Yes, The Bear is a TV show and not 100% accurate. It may have embellished and dramatized, but the message is there. The viewer is forced to witness the grit, passion, dirt, blood, sweat and tears that go into a perfectly plated dish. The same goes for making great wine. When someone is so passionate about wine and doing a good job during harvest that they sacrifice time with their loved ones and themselves, miss weddings and birthdays, come in to work when the surrounding valley is on fire and flames are visible in the distance, all to ensure the wine gets made. That’s the side that doesn’t get portrayed to the public and I’m thankful for this show shedding light on the struggles people who produce luxurious things face. I know production employees like myself can resonate with the struggle Carmy faces as he walks the line between creating something amazing and completely losing himself in it.

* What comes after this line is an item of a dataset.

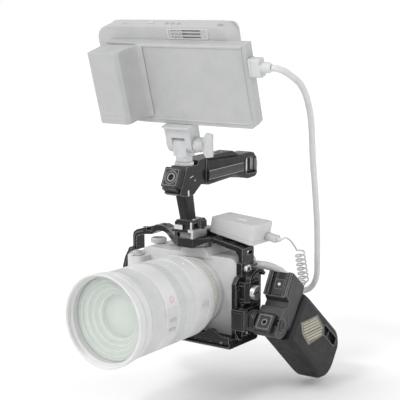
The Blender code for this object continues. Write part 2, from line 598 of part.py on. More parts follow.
def monitor(looks, holder):
    """Everything in the monitor's own leaning frame; its back faces -Y, its screen +Y."""
    outline = rounded((MONITOR_LEFT, MONITOR_UNDER), (MONITOR_RIGHT, MONITOR_TOP), [5, 5, 14, 14], 5)
    housing = prism("Y", HOUSING_NEAR, HOUSING_FAR, outline)
    for step in range(3):
        z = PACK_TOP + 1.8 + 3.4 * step
        cut(housing, box((-2, HOUSING_NEAR - 1, z - 0.9), (32, HOUSING_NEAR + 3, z + 0.9)))
    power = (-32, 22.3)
    cut(housing, cylinder("Z", power, 3.4, MONITOR_TOP - 4, MONITOR_TOP + 2, 20))
    finish(housing, "monitor_housing", looks["payload"], parent=holder)

    pack_far = HOUSING_NEAR - GAP
    pack = prism("Z", MONITOR_UNDER, PACK_TOP, [
        (PACK_LEFT, 0.3), (-40, -2.3), (PACK_RIGHT - 4, -2.3), (PACK_RIGHT, 0.3), (PACK_RIGHT, pack_far),
        (PACK_LEFT, pack_far),
    ])
    under = MONITOR_UNDER - 1
    corner = [(PACK_RIGHT - 6, under), (PACK_RIGHT + 1, under), (PACK_RIGHT + 1, under + 7)]
    cut(pack, prism("Y", -4, HOUSING_NEAR + 1, corner))
    finish(pack, "monitor_back_plate", looks["payload"], parent=holder)

    battery = prism("Z", BATTERY_UNDER, BATTERY_TOP, [
        (PACK_LEFT, -2.9), (PACK_LEFT, -28.7), (PACK_LEFT + 2, -30.7), (-42, -30.7), (-38.5, -27.2),
        (-37.5, -14.7), (-33, -4.7), (-28, -2.9),
    ])
    finish(battery, "monitor_battery", looks["payload_soft"], parent=holder)

    pane = rounded((MONITOR_LEFT + 4, MONITOR_UNDER + 3.4), (MONITOR_RIGHT - 4, MONITOR_TOP - 4), 8, 4)
    glass = prism("Y", HOUSING_FAR + GAP, HOUSING_FAR + 2, pane)
    finish(glass, "monitor_screen", looks["glass"], parent=holder)
    button = cylinder("Z", power, 3.0, MONITOR_TOP - 2.6, MONITOR_TOP + 0.9, 20, 0.3)
    finish(button, "monitor_power_button", looks["payload_soft"], (*power, MONITOR_TOP), holder)

    plug = prism("X", PACK_RIGHT + GAP, PACK_RIGHT + 12, rounded((-1.1, 70.4), (8.7, 88.4), 2.5, 3))
    join(plug, cylinder("X", (3.8, 79.4), 5.0, PACK_RIGHT + 11, PACK_RIGHT + 20, 20, 1.0))
    finish(plug, "monitor_video_plug", looks["payload_soft"], parent=holder)


# ---------------------------------------------------------------- receiver and cables

def receiver(looks):
    holder = empty("receiver_frame", (34.5, 10.5, shoulder_z(34.5)), (0, SHOULDER_TILT, 0))
    foot = box((-9, -9, GAP), (9, 9, 2.5))
    case = prism("Z", 2.0, RECEIVER_TOP_Z, rounded((-27.5, RECEIVER_FRONT), (25.5, 15.5), 4, 4))
    for corner in case.data.vertices:
        if corner.co.z > 0.01:
            corner.co.z += RECEIVER_SLOPE * corner.co.x
    join(case, foot)
    finish(case, "receiver_case", looks["payload"], parent=holder)
    plug = prism("X", 25.8, 38, rounded((2, 5.5), (12, 12.5), 2, 3))
    finish(plug, "receiver_plug", looks["payload_soft"], parent=holder)


def coiled_lead(looks):
    top, bottom = Vector((60, 84.5, 77)), Vector((60, 95, 42))
    turns, radius, steps = 7, 5.2, 11
    lead = [(75, 17.5, 103.2), (77, 22, 103.6), (74, 32, 103), (69.5, 50, 96), (64, 68, 86), (60.5, 79, 79)]
    path = smooth_path(lead, 4)[:-1]
    axis = (bottom - top).normalized()
    side = Vector((1, 0, 0))
    other = axis.cross(side)
    for i in range(turns * steps + 1):
        a = 2 * math.pi * i / steps
        along_coil = top + (bottom - top) * (i / (turns * steps))
        path.append(along_coil + side * radius * math.sin(a) - other * radius * math.cos(a))
    path += [Vector((60, 92, 37.5)), Vector((58, 78, 35))]
    finish(tube(path, COIL_WIRE_R, 6), "receiver_coiled_lead", looks["cord"])


def video_cable(looks):
    upper = [(110.6, -55.9, 276.2), (116, -54.6, 275.2), (121.6, -46, 270.4), (121.2, -20, 256.4)]
    upper += [(114.4, 7, 228), (103, 33, 183)]
    finish(tube(smooth_path(upper, 5), VIDEO_CABLE_R, 10), "video_cable_upper", looks["cord"])
    lower = [(102.7, 33.8, 181.4), (97, 49, 151), (90.4, 66, 112), (86.2, 75, 80), (83, 80, 56), (75, 82, 42)]
    lower += [(66, 75, 39), (62, 65, 48), (61, 56.3, 58.6), (61, 48.9, 62.7)]
    finish(tube(smooth_path(lower, 5), VIDEO_CABLE_R, 10), "video_cable_lower", looks["cord"])
    bend = [(50.6, SOCKET_Y, SOCKET_Z), (55, 10.5, SOCKET_Z), (58.5, 18, 75.5), (60.5, 30, 71.5)]
    plug = tube(bend + [(61, 48.4, 63)], 4.2, 14)
    finish(plug, "camera_video_plug", looks["cord"])


# ---------------------------------------------------------------- side clamp and side handle

def side_clamp(looks):
    body = prism("Z", 21, 41, [
        (60.2, -31.2), (66, -31.2), (66, -3), (56.4, -3), (56.4, -7.8), (60.2, -7.8),
    ])
    cut(body, cylinder("Y", SIDE_KNOB, 2.5, -33, 0, 16))
    join(body, cylinder("X", (SWIVEL_Y, SWIVEL_Z), SWIVEL_R, 65, 69.8, 36))
    finish(body, "side_clamp_body", looks["anodised"])
    jaw = prism("Z", 21, 41, [
        (54.6, -37), (69, -37), (70, -36), (70, -32), (60, -32), (60, -27), (56, -27), (56, -30.6),
        (54.6, -30.6),
    ])
    cut(jaw, cylinder("Y", SIDE_KNOB, 2.5, -35, -26, 16))
    finish(jaw, "side_clamp_jaw", looks["anodised"], (SIDE_KNOB[0], -37, SIDE_KNOB[1]))
    profile = [(2.2, -33.2), (2.2, -2.6), (6.4, -2.6), (6.4, 3.4), (5.8, 4)]
    knob = turned("Y", SIDE_KNOB, profile, 24)
    finish(knob, "side_clamp_knob", looks["silver"], (SIDE_KNOB[0], 0, SIDE_KNOB[1]))


def side_handle_head(looks, holder):
    outline = arc((0, 0), BOSS_R, 262, 157.4, 12)
    outline += [(0, 5.0), (16, 5.0), (18, 0.6), (24, 0.6), (25.5, 5.6), (50, 9.6), (51, 8), (51, -13)]
    outline += [(46, -16.2), (10, -16.2)]
    head = prism("X", HEAD_IN, HEAD_OUT, outline)
    cut(head, cylinder("X", (0, 0), 6.2, HEAD_OUT - 4.2, HEAD_OUT + 1, 24))
    join(head, cylinder("X", (0, 0), SWIVEL_R, 70.1, HEAD_IN + 1, 32))
    finish(head, "side_handle_head", looks["anodised"], parent=holder)
    outline = [(-14, 6), (-13, 5.4), (6, 5.4), (7, 6), (7, 9), (5.5, 10.4), (-12.5, 10.4), (-14, 9)]
    block = prism("X", 78, 96, outline)
    cut(block, cylinder("Z", (87, -3.5), 3.1, 4, 12, 20))
    finish(block, "side_accessory_block", looks["coated"], parent=holder)
    button = cylinder("X", (0, 0), 5.8, HEAD_OUT - 2.9, HEAD_OUT + 1.0, 28, 0.4)
    finish(button, "side_swivel_button", looks["anodised"], (HEAD_OUT, 0, 0), holder)


def side_cold_shoe(looks, holder):
    """A shoe along the head's rear: a floor with a relief groove down each side, under two rails."""
    shoe = prism("Y", 26, 51, [
        (74.4, 0), (100.6, 0), (100.6, 5.0), (95.6, 5.0), (95.6, 3.6), (97, 3.6), (97, 1.6), (95.4, 1.6),
        (95.4, 1.8), (79.6, 1.8), (79.6, 1.6), (78, 1.6), (78, 3.6), (79.4, 3.6), (79.4, 5.0), (74.4, 5.0),
    ])
    turn(shoe, "X", math.degrees(math.atan2(4.0, 24.5)), (0, 25.5, 0))
    shoe.data.transform(Matrix.Translation(Vector((0, 0, 6.1)) * MM))
    finish(shoe, "side_cold_shoe", looks["anodised"], parent=holder)


def side_grip(looks, holder):
    outline = [(GRIP_FRONT + 3, GRIP_TOP)]
    outline += arc((GRIP_BACK - 8, GRIP_TOP - 8), 8, 90, 0, 4)
    outline += arc((GRIP_BACK - 20, GRIP_BOTTOM + 20), 20, 0, -70, 6)
    outline += arc((GRIP_FRONT + 24, GRIP_BOTTOM + 24), 24, -90, -180, 6)
    centre = ((GRIP_FRONT + GRIP_BACK) / 2, (GRIP_TOP + GRIP_BOTTOM) / 2)
    half = ((GRIP_BACK - GRIP_FRONT) / 2, (GRIP_TOP - GRIP_BOTTOM) / 2)

    def shrunk(by):
        wide, tall = 1 - by / half[0], 1 - by / half[1]
        return [(centre[0] + (y - centre[0]) * wide, centre[1] + (z - centre[1]) * tall) for y, z in outline]

    sections = [(GRIP_IN, shrunk(6)), (GRIP_IN + 2, shrunk(2)), (GRIP_IN + 6, shrunk(0))]
    sections += [(GRIP_OUT - 6, shrunk(0)), (GRIP_OUT - 2, shrunk(2)), (GRIP_OUT, shrunk(6))]
    grip = loft("X", sections)
    cut(
        grip,
        prism("X", GRIP_OUT - 4.5, GRIP_OUT + 1, rounded((28, -104), (37, -72), 2, 2)),
        prism("X", GRIP_OUT - 1.6, GRIP_OUT + 1, PANEL),
    )
    finish(grip, "side_grip", looks["rubber"], parent=holder)
    inset = [(16.4 + (y - 16.4) * 0.985, -50 + (z + 50) * 0.985) for y, z in PANEL]
    finish(prism("X", GRIP_OUT - 1.3, GRIP_OUT + 0.2, inset), "side_grip_panel", looks["label"], parent=holder)


def build():
    clear_scene()
    looks = make_materials()
    for make in (base_plate, side_plate, bridge, left_arm, right_arm, cable_clamp):
        make(looks)
    for make in (camera_body, camera_controls, lens, top_clamp, top_handle, nose_block):
        make(looks)
    monitor(looks, monitor_mount(looks))
    for make in (receiver, coiled_lead, video_cable, side_clamp):
        make(looks)
    holder = empty("side_handle_frame", (0, SWIVEL_Y, SWIVEL_Z), (HANDLE_SWING, 0, 0))
    for make in (side_handle_head, side_cold_shoe, side_grip):
        make(looks, holder)


build()
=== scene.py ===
"""The looks of the cinema camera rig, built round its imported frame.

Frame: origin on the base plate's underside, -Y is the way the lens points, +X is the side
with the side handle, +Z is up.
Places in this file are millimetres; MM turns them into Blender's metres.
"""

import json
import math

import bmesh
import bpy
from mathutils import Matrix, Vector


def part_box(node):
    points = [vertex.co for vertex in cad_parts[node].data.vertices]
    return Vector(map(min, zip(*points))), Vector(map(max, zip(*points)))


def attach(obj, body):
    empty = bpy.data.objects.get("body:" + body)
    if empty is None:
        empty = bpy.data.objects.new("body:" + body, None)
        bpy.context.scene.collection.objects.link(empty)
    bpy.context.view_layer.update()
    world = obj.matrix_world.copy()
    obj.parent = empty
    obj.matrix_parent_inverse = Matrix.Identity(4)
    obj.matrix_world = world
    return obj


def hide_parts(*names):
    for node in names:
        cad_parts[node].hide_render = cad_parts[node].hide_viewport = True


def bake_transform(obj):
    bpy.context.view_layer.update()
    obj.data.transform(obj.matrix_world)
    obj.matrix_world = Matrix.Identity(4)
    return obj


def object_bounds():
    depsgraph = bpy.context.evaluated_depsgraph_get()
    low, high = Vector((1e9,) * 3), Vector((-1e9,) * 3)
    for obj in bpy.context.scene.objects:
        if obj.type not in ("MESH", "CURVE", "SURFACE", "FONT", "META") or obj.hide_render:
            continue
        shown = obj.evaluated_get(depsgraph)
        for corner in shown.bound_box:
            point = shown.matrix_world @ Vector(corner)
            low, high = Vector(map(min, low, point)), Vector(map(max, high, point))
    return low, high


MM = 0.001
SHARP_ANGLE = math.radians(34)
FLAT_ANGLE = math.radians(0.8)
WELD_DISTANCE = 0.005

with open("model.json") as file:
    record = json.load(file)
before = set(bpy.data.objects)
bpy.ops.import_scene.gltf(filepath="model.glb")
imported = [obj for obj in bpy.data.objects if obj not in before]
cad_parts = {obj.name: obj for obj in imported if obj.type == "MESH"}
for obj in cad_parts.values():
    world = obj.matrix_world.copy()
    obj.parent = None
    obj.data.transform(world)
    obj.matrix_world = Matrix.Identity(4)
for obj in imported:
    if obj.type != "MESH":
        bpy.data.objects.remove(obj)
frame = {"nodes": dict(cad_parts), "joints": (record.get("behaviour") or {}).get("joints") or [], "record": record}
cad_low, cad_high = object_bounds()
joints = {j["name"]: j for j in frame["joints"]}


def pivot(name):
    """A joint's point in millimetres."""
    return Vector(joints[name]["pos_m"]) / MM


# Places taken from the frame
LENS_Z = pivot("lens_zoom_turn").z
LENS = (0, LENS_Z)
HANDLE_X = pivot("monitor_tilt").x
MOUNT = (HANDLE_X, pivot("monitor_tilt").y)
TILT_Z = pivot("monitor_tilt").z
SWIVEL = pivot("side_handle_swivel")

# The leaning parts' own frames
MONITOR_LEAN = 16.5
HANDLE_SWING = 51.0
NOSE_LEAN = -25.0
SHOULDER_TILT = 10.5


def leaning(place, axis, degrees):
    return Matrix.Translation(Vector(place)) @ Matrix.Rotation(math.radians(degrees), 4, axis)


MONITOR = leaning((0, MOUNT[1], TILT_Z), "X", MONITOR_LEAN)
SIDE = leaning((0, SWIVEL.y, SWIVEL.z), "X", HANDLE_SWING)
NOSE = leaning((HANDLE_X, -57, 151.5), "X", NOSE_LEAN)
SHOULDER = leaning((34.5, 10.5, 101.57), "Y", SHOULDER_TILT)


# ---- shapes: (points, faces) in millimetres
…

Yes, wine is fabulous, exciting, special and we should keep enjoying it. But it’s important to consider the individuals who harvest the grapes that make the great Cabernet you pair with your filet. It’s important to consider the individuals who make the wine, whether it be someone who has made a career as a cellar worker for 30 years or a wine student working 7 days a week just trying get a good name on their résumé.